Architektonische Betrachtung der Kathedrale von San José de Mayo
Genug der Wirtschaftswissenschaften. In San José de Mayo angekommen, bin ich eigentlich ganz froh über die Verspätung, denn allzu viel gibt es hier nicht zu sehen. Meine Gastmutter hatte mich gewarnt, aber das Wenige ist allenfalls besser, als faul im Bett herumzuliegen. Die Kathedrale ist von der Innenarchitektur her sehr mit dem Petersdom in Rom vergleichbar: zwar können die Wandgemälde es mitnichten mit einem Michelangelo aufnehmen und die Decke wurde bei der Ausgestaltung irgendwie vergessen. Aber dieser frische, moderne Malstil ist eine willkommene Abwechslung zum Altbekannten. Die übermäßige Verwendung von Carreramarmor, der Grundaufbau als antike römische Basilika und die künstliche Kuppel im Hochaltar eifern jedoch ganz klar dem päpstlichen Vorbild nach.
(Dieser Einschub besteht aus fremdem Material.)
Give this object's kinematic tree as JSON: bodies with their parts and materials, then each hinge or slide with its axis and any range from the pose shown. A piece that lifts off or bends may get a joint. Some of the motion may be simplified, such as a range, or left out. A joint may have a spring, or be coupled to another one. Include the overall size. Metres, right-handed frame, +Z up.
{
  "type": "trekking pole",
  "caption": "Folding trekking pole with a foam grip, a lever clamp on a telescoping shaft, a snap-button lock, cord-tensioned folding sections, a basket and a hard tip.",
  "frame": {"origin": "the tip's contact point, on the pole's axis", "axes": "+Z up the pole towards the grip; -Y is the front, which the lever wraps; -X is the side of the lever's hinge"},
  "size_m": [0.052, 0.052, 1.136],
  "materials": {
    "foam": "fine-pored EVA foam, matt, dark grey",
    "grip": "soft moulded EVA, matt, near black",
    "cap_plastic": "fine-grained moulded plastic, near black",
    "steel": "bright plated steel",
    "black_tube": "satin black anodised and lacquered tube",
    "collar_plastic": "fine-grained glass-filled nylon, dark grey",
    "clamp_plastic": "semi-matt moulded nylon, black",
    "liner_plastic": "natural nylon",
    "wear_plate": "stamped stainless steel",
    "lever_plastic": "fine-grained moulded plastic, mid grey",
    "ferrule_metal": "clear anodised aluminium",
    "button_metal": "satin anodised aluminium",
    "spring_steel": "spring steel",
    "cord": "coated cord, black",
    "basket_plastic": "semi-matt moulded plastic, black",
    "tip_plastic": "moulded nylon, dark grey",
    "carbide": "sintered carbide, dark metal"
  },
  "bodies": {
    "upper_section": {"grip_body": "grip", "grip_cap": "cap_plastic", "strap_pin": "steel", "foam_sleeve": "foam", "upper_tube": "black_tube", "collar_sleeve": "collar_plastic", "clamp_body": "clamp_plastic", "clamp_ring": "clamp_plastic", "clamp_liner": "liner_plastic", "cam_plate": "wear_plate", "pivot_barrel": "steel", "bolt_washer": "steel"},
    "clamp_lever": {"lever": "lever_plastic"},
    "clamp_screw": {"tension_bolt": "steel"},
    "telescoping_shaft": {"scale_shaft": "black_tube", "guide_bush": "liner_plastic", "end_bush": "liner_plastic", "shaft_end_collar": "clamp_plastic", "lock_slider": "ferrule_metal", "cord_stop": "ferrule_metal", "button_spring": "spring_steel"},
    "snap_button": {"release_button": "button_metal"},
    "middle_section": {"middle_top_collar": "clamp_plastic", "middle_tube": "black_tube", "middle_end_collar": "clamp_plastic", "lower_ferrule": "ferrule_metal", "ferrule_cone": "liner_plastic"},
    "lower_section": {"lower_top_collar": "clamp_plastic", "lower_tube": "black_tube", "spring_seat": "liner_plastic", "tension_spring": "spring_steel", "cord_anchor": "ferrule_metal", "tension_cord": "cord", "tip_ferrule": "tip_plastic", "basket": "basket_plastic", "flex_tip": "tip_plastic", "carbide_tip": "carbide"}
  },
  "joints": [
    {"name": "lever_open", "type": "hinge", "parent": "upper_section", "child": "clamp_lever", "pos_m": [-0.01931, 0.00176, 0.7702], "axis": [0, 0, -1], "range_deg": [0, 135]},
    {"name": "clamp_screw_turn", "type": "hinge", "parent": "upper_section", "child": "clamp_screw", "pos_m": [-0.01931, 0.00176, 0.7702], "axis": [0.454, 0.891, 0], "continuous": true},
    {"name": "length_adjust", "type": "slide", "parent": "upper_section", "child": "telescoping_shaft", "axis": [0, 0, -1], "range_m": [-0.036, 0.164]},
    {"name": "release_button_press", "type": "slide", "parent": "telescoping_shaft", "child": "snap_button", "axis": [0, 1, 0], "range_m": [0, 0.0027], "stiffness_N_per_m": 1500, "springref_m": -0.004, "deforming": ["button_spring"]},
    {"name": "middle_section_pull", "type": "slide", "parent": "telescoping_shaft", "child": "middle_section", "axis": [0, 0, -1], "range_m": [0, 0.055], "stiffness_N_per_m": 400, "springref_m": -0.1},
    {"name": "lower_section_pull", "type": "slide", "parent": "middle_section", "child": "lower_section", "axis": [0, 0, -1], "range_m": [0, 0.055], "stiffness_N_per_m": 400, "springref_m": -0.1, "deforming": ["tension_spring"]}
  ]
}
Zumal ein Foto von Franziskus draußen an der Tür hängt.
Eine Geschichtsstunde in historischer Stadtplanung
Neben den architektonischen Studien an der Kathedrale soll hier einmal die Gelegenheit genutzt werden, um ausführlicher über den städteplanerischen Grundriss einer uruguayischen Stadt zu sprechen. Städte in Europa sind meistens historisch gewachsen: das führt zu verwinkelten kleinen Gässchen und ungeordneten, chaotischen Straßenzügen.
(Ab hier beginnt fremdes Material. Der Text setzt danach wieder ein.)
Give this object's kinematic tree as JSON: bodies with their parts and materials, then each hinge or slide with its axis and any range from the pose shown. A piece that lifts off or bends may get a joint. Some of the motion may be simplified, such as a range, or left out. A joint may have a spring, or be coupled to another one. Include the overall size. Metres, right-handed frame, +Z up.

Uruguayische Städte jedoch sind zumeist koloniale Gründungen, die von den spanisch-portugiesischen Kolonialherren nach dem damals vorherrschenden Ideal der Renaissancestadt auf dem Reißbrett geplant worden sind. Ein europäisches Beispiel dafür wäre Richelieu in Frankreich. Diese Planung hat nicht überall in Lateinamerika geklappt, rund um den Río de la Plata jedoch sehr gut. Die Folge ist ein typischer Aufbau der Straßenzüge im quadratischen Schachbrettmuster mit der zentralen Plaza Mayor (in San José de Mayo Plaza de los Treinta y Tres genannt) in der Mitte. Dort befindet sich oft entweder ein Denkmal an die Gründer der Stadt oder eine Erinnerung an den unvermeidlichen José Artigas. Auch die Benennung der Straßen ist oft etwas unkreativ, gibt es doch in jeder Stadt eine Straße Battle y Ordoñez, eine Treinta y Tres und eine José Artigas. Wobei letzterer ja etwas Besonderes ist und deswegen meist eine avenida, also was Besseres, verdient. Um die Plaza herum gruppieren sich die katholische Kirche (es gibt durchaus noch viele weitere, aber nur der Religion der spanischen conquistadores wird so eine zentrale Stellung im Stadtbild zuteil) sowie alle wichtigen öffentlichen Einrichtungen, vom Rathaus über die Banco República bis hin zur Polizeidienststelle. Eigentlich sollte die Orientierung in so einer Stadt denkbar einfach sein. Eigentlich. Mein Problem ist jedoch, dass ich nicht immer genau weiß, in welche Richtung ich gerade laufe, und deswegen sehr dankbar bin für die freundliche Hilfe der Einheimischen.
Hohe Konditorkunst
Nach erfolgreicher Stadtbesichtigung also noch ein kleines Törtchen und einen Alfajor de Dulce de Leche im Café des Teatro Macció. Ich bin überrascht, als die nette Kellnerin mich mit einem Lächeln um Geduld bittet, weil das bestellte Törtchen vom hauseigenen Koch frisch zubereitet werde. Kein Vergleich zu Deutschland!, auch wenn ich nicht weiß, ob das überall so gemacht wird. In der Bundesrepublik bekommt man in sogenannten „Konditoreien“ nur Erdbeerkuchen vom Blech mit roter Gelatine obendrauf (oder mit weißer, wenn die rote alle ist). Wer in der Nähe unserer französischen Nachbarn wohnt, weiß, wovon ich rede: eine schier unglaubliche Auswahl an Kuchen, Torten, richtigen Backkunstwerk erwartet den Besucher, der leider gar nicht alles aufessen kann. So ähnlich ist Uruguay auch, und ich war nur in einem kleinen Café. Was in Frankreich der Macaron ist, ist hier der Alfajor de Dulce de Leche, ein kleiner und (auch nach deutschem Preisniveau) leider ziemlich teurer Doppelkeks, gefüllt mit einer Art Karamellcreme namens Dulce de Leche, die hier überall zu haben ist. Nach genussvollem Verzehr beschließe ich: eine Woche Einsamkeit, die habe ich sicherlich nicht.